We may contrast this with the Anglo-Saxon world.  The middle-brow consumer in Britain and the U.S. is well-served -- not least becase she's likely to have lots of disposable income.  She can watch the above-named TV series or quirky but non-confrontational movies like Little Miss Sunshine or Sideways. For music, she can see a taffetta-and-morning-coat opera production which would be seen as ludicrously stuffy by European standards, and even a newly-composed opera by someone like John Adams or Philip Glass.  This opera will be comfortingly tonal and possibly even "uplifting."  For the less abmitious, there's a choice of hundreds of indie-rockers, some of whom are damned creative.  Most of this stuff is classic middle-brow entertainment, defined as having some cultural cachet and not insulting the viewer's intelligence; while avoiding formal innovation and direct challenges to middle-class values.  (The debate over whether all this middlebrow entertainment is Good for Us -- about which I have Complex Views -- will have to wait for another post).

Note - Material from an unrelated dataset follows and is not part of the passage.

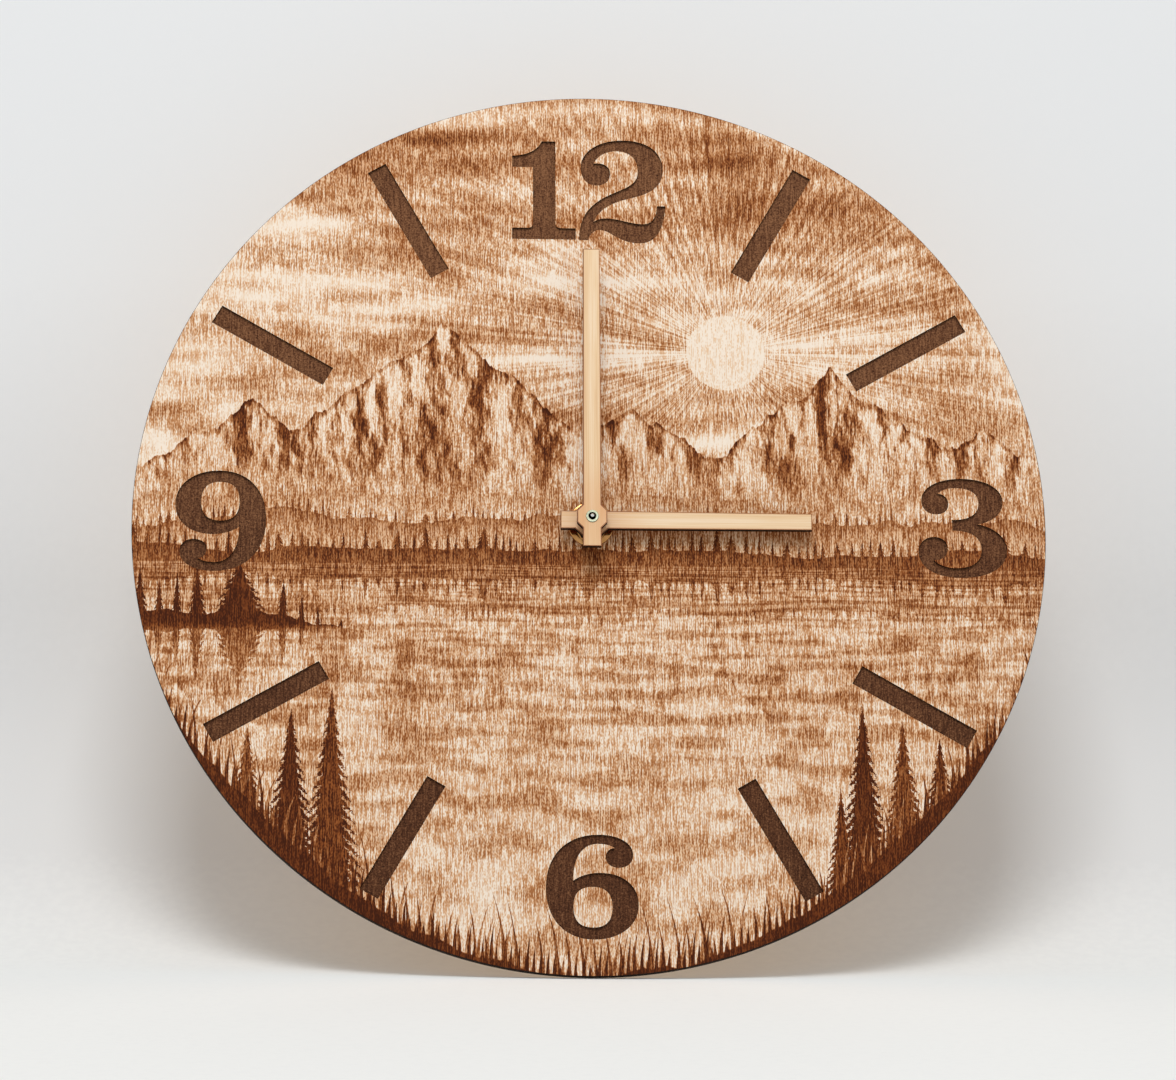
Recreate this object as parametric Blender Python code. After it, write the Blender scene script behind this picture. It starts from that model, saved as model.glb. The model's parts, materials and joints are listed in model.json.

So much for my theory, which Keil seems to share.  The problem with German TV, Keil suggests (G), is that educated Germans are "more and more radically turning away" from television as a whole, because they see the whole thing as increasingly dominated by dreck for the masses.  Sensing that educated viewers are ignoring TV, even the large publicly-funded television stations are reorienting their fare towards the lower orders, perpetuating this vicious circle.  Of course, strong anti-TV sentiment from people like this has always existed in German society, but has increased since 1984, when private television channels (which are allowed to aim much farther below the belt than public ones) were first permitted.

It's an interesting argument, but unfortunately, one part of it  -- that is, that educated Germans are increasingly viewing no television whatsoever -- needs to be backed up with empirical evidence, which Keil doesn't provide.  German journalists tend to move in pretty stuffy, insular little circles, and sometimes talk about things people in their social circles are doing as if they were national trends.  So, does anyone know whether he's right?